_Work to complete_
Print the listing below exactly.

* START Supplied material *

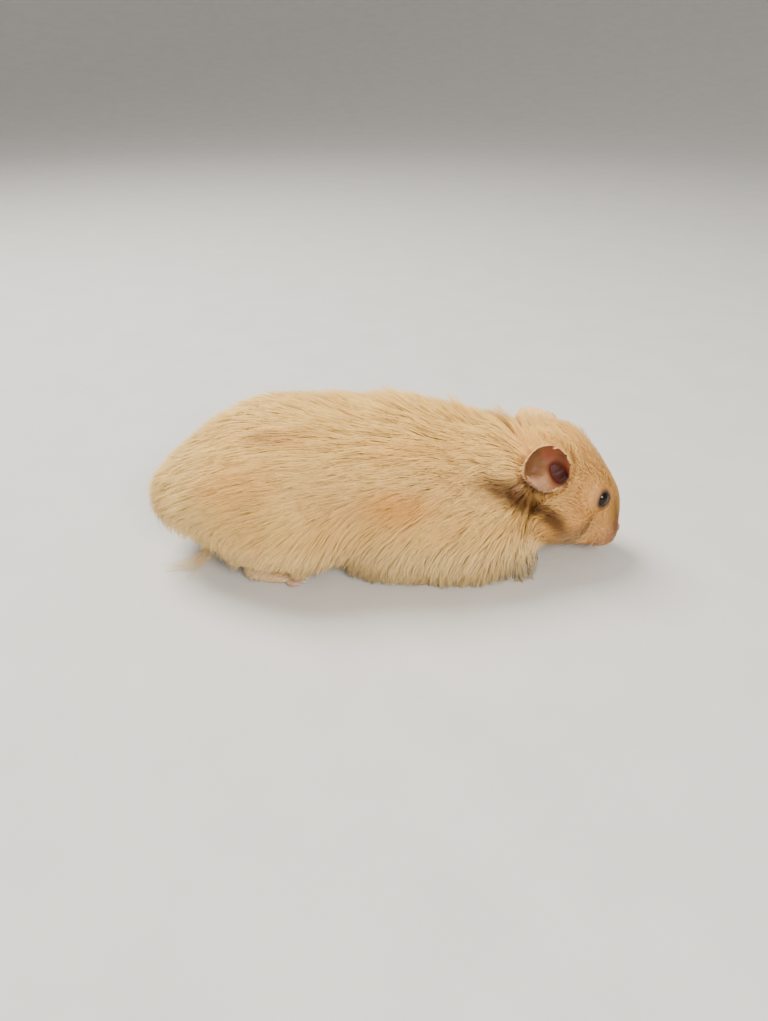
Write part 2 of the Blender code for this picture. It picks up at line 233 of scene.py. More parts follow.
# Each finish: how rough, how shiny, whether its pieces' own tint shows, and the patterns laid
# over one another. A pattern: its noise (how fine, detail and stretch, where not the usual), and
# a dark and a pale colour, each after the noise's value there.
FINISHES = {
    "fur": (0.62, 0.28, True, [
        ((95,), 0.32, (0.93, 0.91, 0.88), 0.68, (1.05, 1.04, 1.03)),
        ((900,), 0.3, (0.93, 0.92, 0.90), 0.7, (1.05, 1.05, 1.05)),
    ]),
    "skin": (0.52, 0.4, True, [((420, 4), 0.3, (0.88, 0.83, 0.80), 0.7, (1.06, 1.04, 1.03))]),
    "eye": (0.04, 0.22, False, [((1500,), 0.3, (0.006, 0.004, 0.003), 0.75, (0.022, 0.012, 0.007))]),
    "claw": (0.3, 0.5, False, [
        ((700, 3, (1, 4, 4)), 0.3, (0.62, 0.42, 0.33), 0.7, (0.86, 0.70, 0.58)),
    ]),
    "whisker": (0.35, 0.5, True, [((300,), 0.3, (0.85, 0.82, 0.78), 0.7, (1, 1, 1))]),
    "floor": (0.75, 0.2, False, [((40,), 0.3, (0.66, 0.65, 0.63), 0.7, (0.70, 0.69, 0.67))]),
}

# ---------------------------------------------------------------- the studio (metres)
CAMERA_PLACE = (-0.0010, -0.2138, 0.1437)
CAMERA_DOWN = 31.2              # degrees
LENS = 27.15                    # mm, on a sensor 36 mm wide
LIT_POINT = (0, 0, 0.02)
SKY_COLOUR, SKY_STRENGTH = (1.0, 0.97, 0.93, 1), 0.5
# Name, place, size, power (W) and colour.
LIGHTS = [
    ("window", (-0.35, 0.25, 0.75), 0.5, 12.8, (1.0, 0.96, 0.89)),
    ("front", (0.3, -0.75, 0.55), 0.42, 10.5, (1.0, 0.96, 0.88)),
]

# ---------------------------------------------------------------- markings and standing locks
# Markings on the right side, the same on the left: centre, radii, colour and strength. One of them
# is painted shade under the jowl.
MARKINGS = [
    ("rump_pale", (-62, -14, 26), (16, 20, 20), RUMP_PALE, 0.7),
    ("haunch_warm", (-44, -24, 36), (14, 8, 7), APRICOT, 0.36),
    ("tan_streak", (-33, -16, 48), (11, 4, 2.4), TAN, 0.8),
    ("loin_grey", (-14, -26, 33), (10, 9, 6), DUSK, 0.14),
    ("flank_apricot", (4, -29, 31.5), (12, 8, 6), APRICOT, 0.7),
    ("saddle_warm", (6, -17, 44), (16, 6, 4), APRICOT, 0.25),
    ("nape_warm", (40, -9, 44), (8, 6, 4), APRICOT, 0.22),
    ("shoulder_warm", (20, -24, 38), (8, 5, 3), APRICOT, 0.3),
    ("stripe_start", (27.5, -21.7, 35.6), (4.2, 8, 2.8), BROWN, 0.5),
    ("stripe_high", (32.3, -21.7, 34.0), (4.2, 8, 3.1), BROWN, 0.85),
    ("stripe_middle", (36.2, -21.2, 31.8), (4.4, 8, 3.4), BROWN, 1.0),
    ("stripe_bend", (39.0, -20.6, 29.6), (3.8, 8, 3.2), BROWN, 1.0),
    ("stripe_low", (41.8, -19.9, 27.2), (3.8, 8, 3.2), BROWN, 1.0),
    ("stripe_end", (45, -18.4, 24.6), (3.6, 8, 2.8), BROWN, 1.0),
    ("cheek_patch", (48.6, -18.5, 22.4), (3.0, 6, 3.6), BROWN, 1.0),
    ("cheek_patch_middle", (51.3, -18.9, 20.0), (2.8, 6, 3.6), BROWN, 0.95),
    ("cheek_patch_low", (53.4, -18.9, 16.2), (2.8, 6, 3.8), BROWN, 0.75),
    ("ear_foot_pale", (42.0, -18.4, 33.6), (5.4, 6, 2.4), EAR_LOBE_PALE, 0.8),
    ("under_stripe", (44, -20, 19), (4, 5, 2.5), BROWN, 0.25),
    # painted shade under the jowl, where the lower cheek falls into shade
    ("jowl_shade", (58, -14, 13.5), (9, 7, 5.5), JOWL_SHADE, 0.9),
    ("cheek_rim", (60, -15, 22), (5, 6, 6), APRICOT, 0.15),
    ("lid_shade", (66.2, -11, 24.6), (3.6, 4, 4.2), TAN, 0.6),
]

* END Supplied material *

_Answer to the exercise_
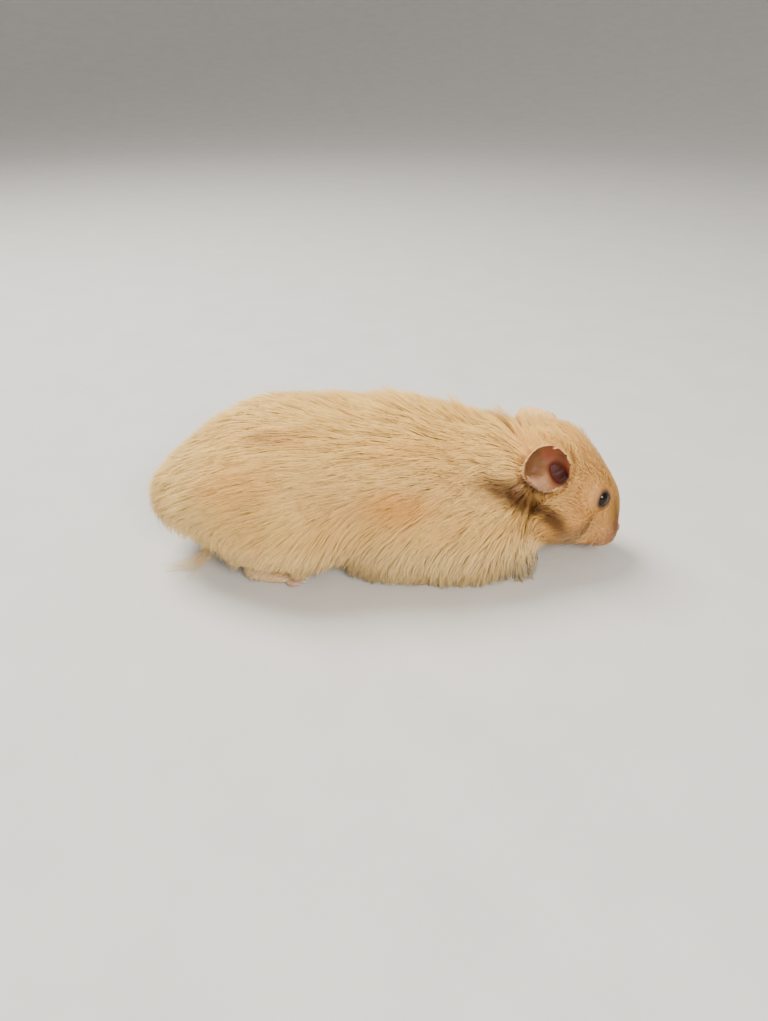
Write part 2 of the Blender code for this picture. It picks up at line 233 of scene.py. More parts follow.
# Each finish: how rough, how shiny, whether its pieces' own tint shows, and the patterns laid
# over one another. A pattern: its noise (how fine, detail and stretch, where not the usual), and
# a dark and a pale colour, each after the noise's value there.
FINISHES = {
    "fur": (0.62, 0.28, True, [
        ((95,), 0.32, (0.93, 0.91, 0.88), 0.68, (1.05, 1.04, 1.03)),
        ((900,), 0.3, (0.93, 0.92, 0.90), 0.7, (1.05, 1.05, 1.05)),
    ]),
    "skin": (0.52, 0.4, True, [((420, 4), 0.3, (0.88, 0.83, 0.80), 0.7, (1.06, 1.04, 1.03))]),
    "eye": (0.04, 0.22, False, [((1500,), 0.3, (0.006, 0.004, 0.003), 0.75, (0.022, 0.012, 0.007))]),
    "claw": (0.3, 0.5, False, [
        ((700, 3, (1, 4, 4)), 0.3, (0.62, 0.42, 0.33), 0.7, (0.86, 0.70, 0.58)),
    ]),
    "whisker": (0.35, 0.5, True, [((300,), 0.3, (0.85, 0.82, 0.78), 0.7, (1, 1, 1))]),
    "floor": (0.75, 0.2, False, [((40,), 0.3, (0.66, 0.65, 0.63), 0.7, (0.70, 0.69, 0.67))]),
}

# ---------------------------------------------------------------- the studio (metres)
CAMERA_PLACE = (-0.0010, -0.2138, 0.1437)
CAMERA_DOWN = 31.2              # degrees
LENS = 27.15                    # mm, on a sensor 36 mm wide
LIT_POINT = (0, 0, 0.02)
SKY_COLOUR, SKY_STRENGTH = (1.0, 0.97, 0.93, 1), 0.5
# Name, place, size, power (W) and colour.
LIGHTS = [
    ("window", (-0.35, 0.25, 0.75), 0.5, 12.8, (1.0, 0.96, 0.89)),
    ("front", (0.3, -0.75, 0.55), 0.42, 10.5, (1.0, 0.96, 0.88)),
]

# ---------------------------------------------------------------- markings and standing locks
# Markings on the right side, the same on the left: centre, radii, colour and strength. One of them
# is painted shade under the jowl.
MARKINGS = [
    ("rump_pale", (-62, -14, 26), (16, 20, 20), RUMP_PALE, 0.7),
    ("haunch_warm", (-44, -24, 36), (14, 8, 7), APRICOT, 0.36),
    ("tan_streak", (-33, -16, 48), (11, 4, 2.4), TAN, 0.8),
    ("loin_grey", (-14, -26, 33), (10, 9, 6), DUSK, 0.14),
    ("flank_apricot", (4, -29, 31.5), (12, 8, 6), APRICOT, 0.7),
    ("saddle_warm", (6, -17, 44), (16, 6, 4), APRICOT, 0.25),
    ("nape_warm", (40, -9, 44), (8, 6, 4), APRICOT, 0.22),
    ("shoulder_warm", (20, -24, 38), (8, 5, 3), APRICOT, 0.3),
    ("stripe_start", (27.5, -21.7, 35.6), (4.2, 8, 2.8), BROWN, 0.5),
    ("stripe_high", (32.3, -21.7, 34.0), (4.2, 8, 3.1), BROWN, 0.85),
    ("stripe_middle", (36.2, -21.2, 31.8), (4.4, 8, 3.4), BROWN, 1.0),
    ("stripe_bend", (39.0, -20.6, 29.6), (3.8, 8, 3.2), BROWN, 1.0),
    ("stripe_low", (41.8, -19.9, 27.2), (3.8, 8, 3.2), BROWN, 1.0),
    ("stripe_end", (45, -18.4, 24.6), (3.6, 8, 2.8), BROWN, 1.0),
    ("cheek_patch", (48.6, -18.5, 22.4), (3.0, 6, 3.6), BROWN, 1.0),
    ("cheek_patch_middle", (51.3, -18.9, 20.0), (2.8, 6, 3.6), BROWN, 0.95),
    ("cheek_patch_low", (53.4, -18.9, 16.2), (2.8, 6, 3.8), BROWN, 0.75),
    ("ear_foot_pale", (42.0, -18.4, 33.6), (5.4, 6, 2.4), EAR_LOBE_PALE, 0.8),
    ("under_stripe", (44, -20, 19), (4, 5, 2.5), BROWN, 0.25),
    # painted shade under the jowl, where the lower cheek falls into shade
    ("jowl_shade", (58, -14, 13.5), (9, 7, 5.5), JOWL_SHADE, 0.9),
    ("cheek_rim", (60, -15, 22), (5, 6, 6), APRICOT, 0.15),
    ("lid_shade", (66.2, -11, 24.6), (3.6, 4, 4.2), TAN, 0.6),
]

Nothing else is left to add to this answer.